--- BEGIN SOURCE DATA ---

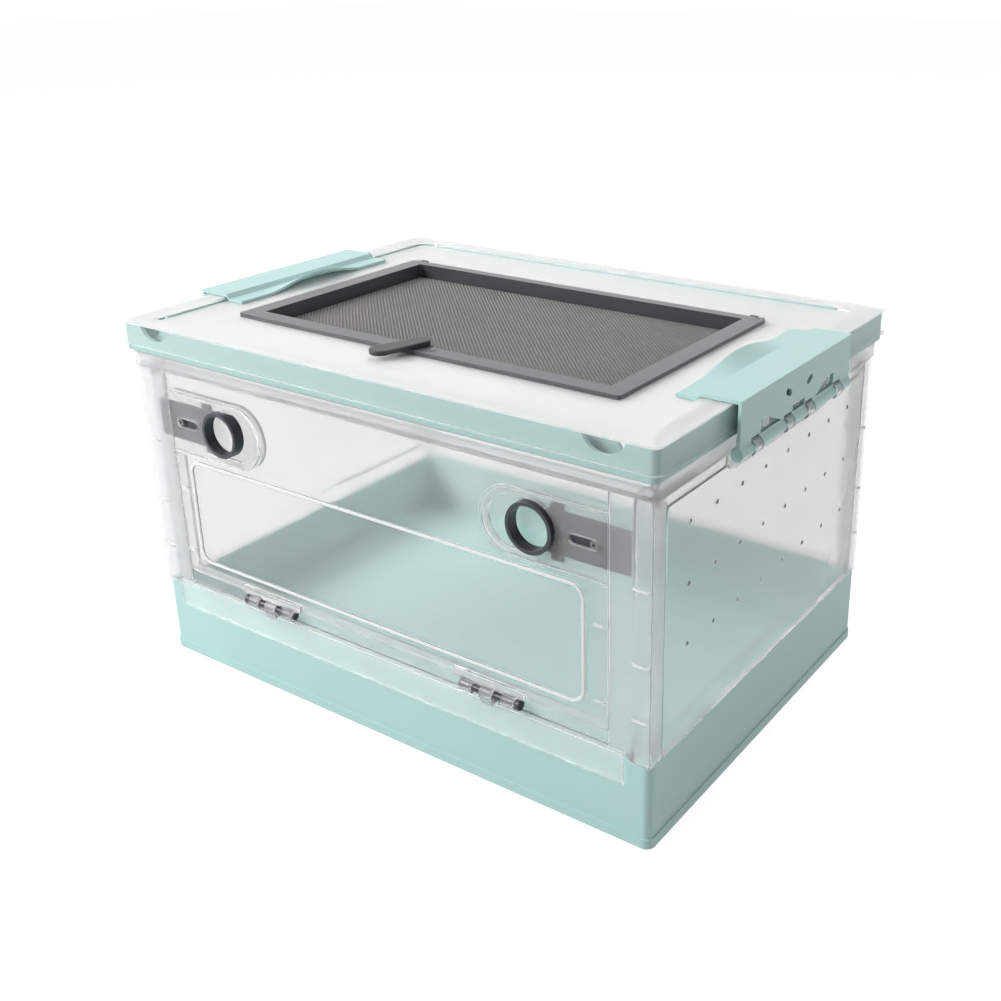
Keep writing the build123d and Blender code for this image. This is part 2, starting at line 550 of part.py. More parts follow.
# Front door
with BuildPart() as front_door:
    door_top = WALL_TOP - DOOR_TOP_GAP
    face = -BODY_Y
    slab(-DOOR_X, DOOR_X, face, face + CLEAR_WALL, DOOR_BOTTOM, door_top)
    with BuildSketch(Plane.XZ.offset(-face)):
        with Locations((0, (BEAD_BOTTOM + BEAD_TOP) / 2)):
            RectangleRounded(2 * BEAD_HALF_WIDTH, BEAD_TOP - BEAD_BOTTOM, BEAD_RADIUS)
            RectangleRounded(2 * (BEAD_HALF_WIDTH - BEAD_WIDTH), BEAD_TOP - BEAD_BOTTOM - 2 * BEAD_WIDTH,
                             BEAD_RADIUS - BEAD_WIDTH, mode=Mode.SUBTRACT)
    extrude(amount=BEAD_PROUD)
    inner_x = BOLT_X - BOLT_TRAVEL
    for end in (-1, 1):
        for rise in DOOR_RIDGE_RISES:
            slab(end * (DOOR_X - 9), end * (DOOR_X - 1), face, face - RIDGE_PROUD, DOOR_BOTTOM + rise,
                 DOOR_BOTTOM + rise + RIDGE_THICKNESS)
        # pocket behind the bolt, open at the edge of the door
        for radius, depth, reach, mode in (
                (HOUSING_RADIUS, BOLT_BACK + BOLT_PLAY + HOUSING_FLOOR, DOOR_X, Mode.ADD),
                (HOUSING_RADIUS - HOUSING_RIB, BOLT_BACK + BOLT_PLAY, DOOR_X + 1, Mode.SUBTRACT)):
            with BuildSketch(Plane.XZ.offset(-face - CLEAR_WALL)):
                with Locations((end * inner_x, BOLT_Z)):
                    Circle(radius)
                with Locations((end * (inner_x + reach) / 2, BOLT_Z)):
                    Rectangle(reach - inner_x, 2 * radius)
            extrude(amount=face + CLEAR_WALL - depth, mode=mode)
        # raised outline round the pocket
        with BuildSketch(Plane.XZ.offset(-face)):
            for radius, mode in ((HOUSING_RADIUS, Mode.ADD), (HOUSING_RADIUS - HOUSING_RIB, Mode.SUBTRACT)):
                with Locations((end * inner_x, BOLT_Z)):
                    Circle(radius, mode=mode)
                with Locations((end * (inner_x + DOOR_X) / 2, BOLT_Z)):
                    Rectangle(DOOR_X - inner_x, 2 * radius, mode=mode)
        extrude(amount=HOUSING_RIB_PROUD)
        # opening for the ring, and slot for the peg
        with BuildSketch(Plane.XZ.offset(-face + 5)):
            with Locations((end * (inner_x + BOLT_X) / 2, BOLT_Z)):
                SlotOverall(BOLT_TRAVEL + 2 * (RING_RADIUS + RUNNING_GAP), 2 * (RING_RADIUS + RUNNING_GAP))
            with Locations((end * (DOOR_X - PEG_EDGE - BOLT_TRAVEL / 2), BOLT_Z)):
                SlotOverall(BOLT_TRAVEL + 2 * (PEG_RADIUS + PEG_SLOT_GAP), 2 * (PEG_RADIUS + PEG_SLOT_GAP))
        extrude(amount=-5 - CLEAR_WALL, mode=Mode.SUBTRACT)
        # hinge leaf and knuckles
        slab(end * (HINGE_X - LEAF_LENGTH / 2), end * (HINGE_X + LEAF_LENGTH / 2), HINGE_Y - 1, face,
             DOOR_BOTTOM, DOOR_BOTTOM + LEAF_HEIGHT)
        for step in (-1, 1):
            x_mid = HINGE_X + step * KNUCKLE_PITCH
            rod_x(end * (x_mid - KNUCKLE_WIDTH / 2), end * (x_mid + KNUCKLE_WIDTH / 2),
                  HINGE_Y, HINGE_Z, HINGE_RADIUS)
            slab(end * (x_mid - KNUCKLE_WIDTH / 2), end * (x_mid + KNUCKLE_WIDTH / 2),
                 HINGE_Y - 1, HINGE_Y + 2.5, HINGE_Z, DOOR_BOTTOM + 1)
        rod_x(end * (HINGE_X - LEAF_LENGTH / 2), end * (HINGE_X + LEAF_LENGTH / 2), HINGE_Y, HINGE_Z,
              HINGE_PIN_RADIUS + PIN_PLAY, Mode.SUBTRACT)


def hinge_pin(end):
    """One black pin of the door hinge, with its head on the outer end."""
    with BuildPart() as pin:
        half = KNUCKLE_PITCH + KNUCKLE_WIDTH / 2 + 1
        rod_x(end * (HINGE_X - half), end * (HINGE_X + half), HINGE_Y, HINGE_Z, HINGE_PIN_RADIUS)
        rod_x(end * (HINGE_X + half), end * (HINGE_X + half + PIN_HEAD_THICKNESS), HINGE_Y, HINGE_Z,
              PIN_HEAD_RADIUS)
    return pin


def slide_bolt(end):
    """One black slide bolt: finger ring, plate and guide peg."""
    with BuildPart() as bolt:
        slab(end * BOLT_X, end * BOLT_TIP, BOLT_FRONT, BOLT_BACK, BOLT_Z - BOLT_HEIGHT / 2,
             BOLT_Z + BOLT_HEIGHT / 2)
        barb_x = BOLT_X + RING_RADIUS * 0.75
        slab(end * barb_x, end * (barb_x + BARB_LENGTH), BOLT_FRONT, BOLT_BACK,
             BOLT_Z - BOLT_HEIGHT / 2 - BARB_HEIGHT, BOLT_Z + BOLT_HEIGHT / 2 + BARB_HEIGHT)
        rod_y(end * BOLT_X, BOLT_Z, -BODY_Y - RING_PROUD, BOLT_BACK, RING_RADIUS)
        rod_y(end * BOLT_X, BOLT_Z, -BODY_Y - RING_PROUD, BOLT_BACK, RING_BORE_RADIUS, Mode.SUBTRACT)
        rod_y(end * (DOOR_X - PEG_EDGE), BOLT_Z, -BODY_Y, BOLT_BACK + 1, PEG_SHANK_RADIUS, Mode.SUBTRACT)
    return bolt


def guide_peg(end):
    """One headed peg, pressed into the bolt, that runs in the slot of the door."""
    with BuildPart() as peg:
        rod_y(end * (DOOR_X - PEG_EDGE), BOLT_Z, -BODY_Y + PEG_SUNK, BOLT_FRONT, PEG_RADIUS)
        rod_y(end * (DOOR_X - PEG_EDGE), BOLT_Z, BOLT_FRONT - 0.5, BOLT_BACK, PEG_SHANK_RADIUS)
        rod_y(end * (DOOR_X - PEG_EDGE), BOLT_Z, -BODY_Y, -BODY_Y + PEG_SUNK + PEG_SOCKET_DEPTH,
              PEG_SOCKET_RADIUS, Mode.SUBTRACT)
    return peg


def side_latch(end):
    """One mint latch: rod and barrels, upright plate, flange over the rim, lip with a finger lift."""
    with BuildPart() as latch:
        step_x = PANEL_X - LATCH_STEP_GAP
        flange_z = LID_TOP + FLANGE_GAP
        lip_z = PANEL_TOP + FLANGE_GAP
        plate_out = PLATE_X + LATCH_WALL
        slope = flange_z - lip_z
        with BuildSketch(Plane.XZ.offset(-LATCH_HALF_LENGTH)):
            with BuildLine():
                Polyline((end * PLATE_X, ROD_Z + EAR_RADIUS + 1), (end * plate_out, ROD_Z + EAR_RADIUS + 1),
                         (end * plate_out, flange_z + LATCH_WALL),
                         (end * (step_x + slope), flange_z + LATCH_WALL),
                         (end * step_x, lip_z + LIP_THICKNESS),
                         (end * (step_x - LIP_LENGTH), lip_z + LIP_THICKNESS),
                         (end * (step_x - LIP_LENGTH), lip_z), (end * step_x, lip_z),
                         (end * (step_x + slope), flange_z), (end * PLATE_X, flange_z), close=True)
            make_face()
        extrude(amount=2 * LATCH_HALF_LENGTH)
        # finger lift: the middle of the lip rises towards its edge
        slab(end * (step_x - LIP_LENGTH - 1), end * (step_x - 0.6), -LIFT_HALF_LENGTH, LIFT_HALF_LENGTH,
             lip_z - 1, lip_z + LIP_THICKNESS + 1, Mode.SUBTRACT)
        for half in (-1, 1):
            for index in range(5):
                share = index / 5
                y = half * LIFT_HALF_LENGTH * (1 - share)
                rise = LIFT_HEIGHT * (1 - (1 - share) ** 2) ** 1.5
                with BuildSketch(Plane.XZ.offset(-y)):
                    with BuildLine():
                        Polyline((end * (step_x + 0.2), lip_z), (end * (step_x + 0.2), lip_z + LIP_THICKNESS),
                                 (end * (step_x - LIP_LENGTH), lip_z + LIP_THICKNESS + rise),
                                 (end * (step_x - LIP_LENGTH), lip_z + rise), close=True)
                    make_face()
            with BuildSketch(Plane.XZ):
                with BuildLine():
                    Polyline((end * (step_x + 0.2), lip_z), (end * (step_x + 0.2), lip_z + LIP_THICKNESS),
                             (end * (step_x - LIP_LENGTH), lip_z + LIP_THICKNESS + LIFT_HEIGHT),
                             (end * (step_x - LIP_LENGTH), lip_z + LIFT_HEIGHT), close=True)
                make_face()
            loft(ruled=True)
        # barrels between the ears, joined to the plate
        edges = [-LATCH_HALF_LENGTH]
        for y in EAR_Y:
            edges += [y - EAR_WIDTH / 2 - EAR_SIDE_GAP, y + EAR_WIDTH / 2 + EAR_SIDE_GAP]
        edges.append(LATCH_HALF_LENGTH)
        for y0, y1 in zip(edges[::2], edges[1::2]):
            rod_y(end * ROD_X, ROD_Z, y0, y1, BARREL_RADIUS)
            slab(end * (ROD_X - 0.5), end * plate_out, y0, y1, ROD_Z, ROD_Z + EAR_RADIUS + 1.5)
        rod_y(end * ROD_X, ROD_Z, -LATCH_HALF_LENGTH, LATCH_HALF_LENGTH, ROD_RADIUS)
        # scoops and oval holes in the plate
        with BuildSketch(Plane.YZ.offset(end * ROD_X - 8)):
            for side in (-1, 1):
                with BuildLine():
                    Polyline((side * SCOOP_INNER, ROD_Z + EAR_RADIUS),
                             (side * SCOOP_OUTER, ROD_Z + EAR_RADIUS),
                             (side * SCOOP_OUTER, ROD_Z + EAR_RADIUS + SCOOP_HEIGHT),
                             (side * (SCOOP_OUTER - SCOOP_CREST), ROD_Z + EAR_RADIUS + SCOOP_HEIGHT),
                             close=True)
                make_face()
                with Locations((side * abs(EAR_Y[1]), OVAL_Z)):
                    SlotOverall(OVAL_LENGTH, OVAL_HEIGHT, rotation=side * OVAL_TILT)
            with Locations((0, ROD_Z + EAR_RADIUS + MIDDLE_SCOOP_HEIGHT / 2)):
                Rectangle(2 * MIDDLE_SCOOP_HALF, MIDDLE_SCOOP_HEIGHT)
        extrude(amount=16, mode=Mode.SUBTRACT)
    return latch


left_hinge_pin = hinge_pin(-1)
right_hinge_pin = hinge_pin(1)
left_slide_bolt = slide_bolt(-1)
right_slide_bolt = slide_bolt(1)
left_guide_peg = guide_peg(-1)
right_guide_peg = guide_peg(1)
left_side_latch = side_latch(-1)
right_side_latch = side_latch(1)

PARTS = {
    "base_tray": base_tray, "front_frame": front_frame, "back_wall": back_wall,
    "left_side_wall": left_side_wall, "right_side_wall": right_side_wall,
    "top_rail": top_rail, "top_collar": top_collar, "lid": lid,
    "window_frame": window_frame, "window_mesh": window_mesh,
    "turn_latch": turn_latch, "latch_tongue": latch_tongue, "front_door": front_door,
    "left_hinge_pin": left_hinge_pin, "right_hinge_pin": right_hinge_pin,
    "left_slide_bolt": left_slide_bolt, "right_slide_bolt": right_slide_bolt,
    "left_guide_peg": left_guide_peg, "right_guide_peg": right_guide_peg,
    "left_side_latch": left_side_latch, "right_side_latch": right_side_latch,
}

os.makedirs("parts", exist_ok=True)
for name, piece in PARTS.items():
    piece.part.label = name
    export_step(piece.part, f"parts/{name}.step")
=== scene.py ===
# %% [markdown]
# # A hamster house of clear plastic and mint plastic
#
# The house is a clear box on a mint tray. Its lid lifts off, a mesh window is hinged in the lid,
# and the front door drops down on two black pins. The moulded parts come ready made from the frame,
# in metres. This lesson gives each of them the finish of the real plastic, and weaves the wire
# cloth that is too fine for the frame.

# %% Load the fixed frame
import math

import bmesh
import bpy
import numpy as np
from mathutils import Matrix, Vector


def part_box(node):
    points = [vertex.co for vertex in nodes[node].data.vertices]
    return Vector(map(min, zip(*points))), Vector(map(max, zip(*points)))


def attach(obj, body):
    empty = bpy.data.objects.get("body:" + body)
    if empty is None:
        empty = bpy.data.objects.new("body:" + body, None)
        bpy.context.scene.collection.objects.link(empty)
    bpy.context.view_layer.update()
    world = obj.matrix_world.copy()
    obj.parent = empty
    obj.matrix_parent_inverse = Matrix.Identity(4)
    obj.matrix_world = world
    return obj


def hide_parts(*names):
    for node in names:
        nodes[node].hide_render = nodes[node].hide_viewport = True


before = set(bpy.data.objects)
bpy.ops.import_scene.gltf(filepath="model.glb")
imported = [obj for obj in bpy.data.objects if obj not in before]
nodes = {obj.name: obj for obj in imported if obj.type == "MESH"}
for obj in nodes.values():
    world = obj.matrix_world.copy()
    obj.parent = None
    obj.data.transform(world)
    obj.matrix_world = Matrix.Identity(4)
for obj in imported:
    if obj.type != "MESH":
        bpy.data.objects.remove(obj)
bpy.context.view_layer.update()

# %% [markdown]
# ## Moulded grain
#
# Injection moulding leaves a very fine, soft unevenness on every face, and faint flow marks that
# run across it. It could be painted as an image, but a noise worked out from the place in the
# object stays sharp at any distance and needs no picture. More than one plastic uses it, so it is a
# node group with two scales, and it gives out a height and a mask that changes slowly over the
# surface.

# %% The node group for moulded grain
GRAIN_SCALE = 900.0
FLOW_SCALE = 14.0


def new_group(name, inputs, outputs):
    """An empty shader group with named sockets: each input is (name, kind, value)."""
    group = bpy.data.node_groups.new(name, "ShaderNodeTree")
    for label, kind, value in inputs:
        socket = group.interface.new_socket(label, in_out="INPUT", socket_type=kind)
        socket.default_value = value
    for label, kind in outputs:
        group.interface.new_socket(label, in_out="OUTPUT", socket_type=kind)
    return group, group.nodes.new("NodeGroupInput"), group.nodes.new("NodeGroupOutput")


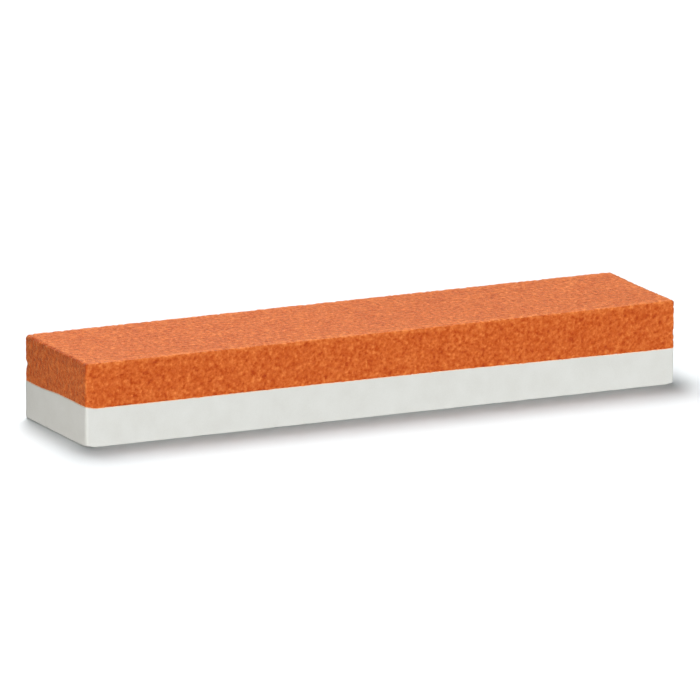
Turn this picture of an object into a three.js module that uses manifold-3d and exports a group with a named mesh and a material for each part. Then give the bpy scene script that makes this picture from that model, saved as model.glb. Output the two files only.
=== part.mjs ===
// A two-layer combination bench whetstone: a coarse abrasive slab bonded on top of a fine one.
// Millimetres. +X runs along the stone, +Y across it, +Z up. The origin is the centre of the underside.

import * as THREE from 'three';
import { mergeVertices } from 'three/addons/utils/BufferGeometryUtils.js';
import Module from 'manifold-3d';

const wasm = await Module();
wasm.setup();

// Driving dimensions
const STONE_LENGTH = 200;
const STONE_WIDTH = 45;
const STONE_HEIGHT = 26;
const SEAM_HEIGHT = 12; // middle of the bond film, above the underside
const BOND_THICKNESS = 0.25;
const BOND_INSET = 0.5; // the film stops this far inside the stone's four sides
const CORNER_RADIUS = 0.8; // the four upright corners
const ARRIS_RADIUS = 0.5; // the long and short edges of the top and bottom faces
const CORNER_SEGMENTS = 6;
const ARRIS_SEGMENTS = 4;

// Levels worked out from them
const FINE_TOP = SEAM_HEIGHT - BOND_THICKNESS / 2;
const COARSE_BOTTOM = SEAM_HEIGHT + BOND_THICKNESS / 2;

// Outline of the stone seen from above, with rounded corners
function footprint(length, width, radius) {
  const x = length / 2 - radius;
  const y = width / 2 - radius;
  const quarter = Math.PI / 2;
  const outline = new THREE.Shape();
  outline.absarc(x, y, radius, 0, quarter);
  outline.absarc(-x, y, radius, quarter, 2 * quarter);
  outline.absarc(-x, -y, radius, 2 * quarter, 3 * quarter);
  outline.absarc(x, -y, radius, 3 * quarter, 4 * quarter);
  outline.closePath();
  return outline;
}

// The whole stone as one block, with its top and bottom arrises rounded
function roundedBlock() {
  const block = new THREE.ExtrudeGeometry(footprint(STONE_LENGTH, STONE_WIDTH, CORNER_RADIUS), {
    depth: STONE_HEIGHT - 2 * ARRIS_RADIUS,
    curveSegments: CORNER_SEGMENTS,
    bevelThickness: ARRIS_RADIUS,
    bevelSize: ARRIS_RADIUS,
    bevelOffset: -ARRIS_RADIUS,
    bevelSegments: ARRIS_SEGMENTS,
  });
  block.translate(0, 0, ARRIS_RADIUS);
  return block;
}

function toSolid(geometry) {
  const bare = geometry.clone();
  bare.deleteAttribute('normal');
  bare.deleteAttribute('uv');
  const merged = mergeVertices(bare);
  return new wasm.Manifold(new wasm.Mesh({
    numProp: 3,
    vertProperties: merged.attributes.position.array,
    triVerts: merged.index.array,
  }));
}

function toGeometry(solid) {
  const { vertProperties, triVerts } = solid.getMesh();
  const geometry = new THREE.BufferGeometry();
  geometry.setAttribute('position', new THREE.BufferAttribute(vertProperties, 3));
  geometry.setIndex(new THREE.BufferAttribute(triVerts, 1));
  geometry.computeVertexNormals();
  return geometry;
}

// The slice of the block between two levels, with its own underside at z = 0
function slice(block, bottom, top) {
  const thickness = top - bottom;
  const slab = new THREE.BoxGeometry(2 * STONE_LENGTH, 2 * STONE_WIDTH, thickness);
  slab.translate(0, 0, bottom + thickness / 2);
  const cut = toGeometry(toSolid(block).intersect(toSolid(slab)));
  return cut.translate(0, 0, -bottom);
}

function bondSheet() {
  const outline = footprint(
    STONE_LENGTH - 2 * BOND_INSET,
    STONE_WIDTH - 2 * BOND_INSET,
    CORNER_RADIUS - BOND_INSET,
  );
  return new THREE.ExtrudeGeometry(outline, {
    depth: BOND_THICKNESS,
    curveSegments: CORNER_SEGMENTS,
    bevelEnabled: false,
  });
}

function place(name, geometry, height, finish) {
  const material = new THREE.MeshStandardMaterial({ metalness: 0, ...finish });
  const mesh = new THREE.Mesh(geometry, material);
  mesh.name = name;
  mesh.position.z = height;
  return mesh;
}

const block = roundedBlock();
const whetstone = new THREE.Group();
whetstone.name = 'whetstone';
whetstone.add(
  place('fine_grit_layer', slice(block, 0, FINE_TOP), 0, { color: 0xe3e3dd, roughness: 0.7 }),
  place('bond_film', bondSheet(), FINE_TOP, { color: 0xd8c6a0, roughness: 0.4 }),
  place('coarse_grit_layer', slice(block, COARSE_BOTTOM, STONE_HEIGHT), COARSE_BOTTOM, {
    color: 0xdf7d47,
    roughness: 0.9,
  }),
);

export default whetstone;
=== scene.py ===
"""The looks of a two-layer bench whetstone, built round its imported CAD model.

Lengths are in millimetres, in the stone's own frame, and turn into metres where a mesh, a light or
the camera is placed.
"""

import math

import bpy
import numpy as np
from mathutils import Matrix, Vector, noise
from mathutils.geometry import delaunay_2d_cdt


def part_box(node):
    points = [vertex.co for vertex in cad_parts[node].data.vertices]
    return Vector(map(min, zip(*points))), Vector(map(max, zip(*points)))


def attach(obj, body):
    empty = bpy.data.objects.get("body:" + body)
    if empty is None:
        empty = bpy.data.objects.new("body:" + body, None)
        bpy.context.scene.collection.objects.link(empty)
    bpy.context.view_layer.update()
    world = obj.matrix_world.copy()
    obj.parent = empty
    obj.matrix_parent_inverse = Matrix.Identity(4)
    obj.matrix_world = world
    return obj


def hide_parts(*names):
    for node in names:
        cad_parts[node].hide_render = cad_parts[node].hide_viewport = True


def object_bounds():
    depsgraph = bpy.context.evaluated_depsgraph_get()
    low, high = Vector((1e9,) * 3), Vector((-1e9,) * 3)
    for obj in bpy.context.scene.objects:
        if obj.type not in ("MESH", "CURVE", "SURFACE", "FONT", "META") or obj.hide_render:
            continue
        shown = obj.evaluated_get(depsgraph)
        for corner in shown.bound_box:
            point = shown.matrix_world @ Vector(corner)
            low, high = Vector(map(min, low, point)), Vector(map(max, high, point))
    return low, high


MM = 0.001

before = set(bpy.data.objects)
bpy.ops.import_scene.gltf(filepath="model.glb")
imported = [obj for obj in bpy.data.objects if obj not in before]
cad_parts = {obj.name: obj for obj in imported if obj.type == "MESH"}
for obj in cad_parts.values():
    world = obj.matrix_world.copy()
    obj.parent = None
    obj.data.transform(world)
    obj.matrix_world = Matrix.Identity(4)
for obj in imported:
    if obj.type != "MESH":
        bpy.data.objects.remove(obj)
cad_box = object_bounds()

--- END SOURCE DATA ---

> _STATED EXERCISE_:
Take the listing above and repeat exactly the lines from the one containing "function place(name, geometry, height, finish)" through the one containing "points = [vertex.co for vertex in cad_parts[node].data.vertices]", both included.

> _OUTPUT BELOW_:
function place(name, geometry, height, finish) {
  const material = new THREE.MeshStandardMaterial({ metalness: 0, ...finish });
  const mesh = new THREE.Mesh(geometry, material);
  mesh.name = name;
  mesh.position.z = height;
  return mesh;
}

const block = roundedBlock();
const whetstone = new THREE.Group();
whetstone.name = 'whetstone';
whetstone.add(
  place('fine_grit_layer', slice(block, 0, FINE_TOP), 0, { color: 0xe3e3dd, roughness: 0.7 }),
  place('bond_film', bondSheet(), FINE_TOP, { color: 0xd8c6a0, roughness: 0.4 }),
  place('coarse_grit_layer', slice(block, COARSE_BOTTOM, STONE_HEIGHT), COARSE_BOTTOM, {
    color: 0xdf7d47,
    roughness: 0.9,
  }),
);

export default whetstone;
=== scene.py ===
"""The looks of a two-layer bench whetstone, built round its imported CAD model.

Lengths are in millimetres, in the stone's own frame, and turn into metres where a mesh, a light or
the camera is placed.
"""

import math

import bpy
import numpy as np
from mathutils import Matrix, Vector, noise
from mathutils.geometry import delaunay_2d_cdt


def part_box(node):
    points = [vertex.co for vertex in cad_parts[node].data.vertices]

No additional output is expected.